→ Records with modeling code
— BEGIN —

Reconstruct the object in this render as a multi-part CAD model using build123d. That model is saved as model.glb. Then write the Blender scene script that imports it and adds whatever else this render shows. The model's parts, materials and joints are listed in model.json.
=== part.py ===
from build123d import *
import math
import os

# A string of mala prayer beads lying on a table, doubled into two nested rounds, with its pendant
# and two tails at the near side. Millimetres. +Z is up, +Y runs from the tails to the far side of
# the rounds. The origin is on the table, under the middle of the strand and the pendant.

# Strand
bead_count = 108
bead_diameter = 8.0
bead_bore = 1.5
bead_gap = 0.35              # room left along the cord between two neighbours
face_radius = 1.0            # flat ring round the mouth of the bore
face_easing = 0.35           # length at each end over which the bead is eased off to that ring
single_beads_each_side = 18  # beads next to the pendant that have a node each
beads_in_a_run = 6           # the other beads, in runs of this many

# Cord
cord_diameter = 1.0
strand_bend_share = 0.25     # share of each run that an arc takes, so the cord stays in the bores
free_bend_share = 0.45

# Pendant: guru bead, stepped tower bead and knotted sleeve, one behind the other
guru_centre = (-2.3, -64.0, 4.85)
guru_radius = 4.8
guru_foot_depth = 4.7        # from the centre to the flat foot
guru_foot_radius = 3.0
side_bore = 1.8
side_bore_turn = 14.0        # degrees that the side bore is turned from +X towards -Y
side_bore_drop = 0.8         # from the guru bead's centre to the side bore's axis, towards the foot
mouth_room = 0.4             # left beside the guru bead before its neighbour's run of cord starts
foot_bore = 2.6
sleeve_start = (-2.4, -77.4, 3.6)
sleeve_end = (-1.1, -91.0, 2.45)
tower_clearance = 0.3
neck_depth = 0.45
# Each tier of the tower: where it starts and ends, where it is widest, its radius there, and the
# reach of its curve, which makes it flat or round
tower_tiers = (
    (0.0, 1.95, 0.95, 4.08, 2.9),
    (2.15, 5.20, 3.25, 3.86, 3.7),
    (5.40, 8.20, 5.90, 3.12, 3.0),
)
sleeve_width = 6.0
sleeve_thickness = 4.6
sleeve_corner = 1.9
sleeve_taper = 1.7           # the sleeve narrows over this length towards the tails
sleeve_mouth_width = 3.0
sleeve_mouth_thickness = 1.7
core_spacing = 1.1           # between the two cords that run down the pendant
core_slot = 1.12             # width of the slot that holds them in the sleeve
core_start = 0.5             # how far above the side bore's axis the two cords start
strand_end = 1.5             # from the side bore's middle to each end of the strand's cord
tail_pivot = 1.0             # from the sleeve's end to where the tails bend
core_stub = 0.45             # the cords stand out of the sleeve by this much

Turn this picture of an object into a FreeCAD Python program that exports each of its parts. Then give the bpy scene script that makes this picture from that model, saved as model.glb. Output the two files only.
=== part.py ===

— END —

→ Stated problem
Print, please, the lines from the first line of the material through the line that contains "# the rounds.", exactly as written and with nothing added.

→ Final result
Reconstruct the object in this render as a multi-part CAD model using build123d. That model is saved as model.glb. Then write the Blender scene script that imports it and adds whatever else this render shows. The model's parts, materials and joints are listed in model.json.
=== part.py ===
from build123d import *
import math
import os

# A string of mala prayer beads lying on a table, doubled into two nested rounds, with its pendant
# and two tails at the near side. Millimetres. +Z is up, +Y runs from the tails to the far side of
# the rounds. The origin is on the table, under the middle of the strand and the pendant.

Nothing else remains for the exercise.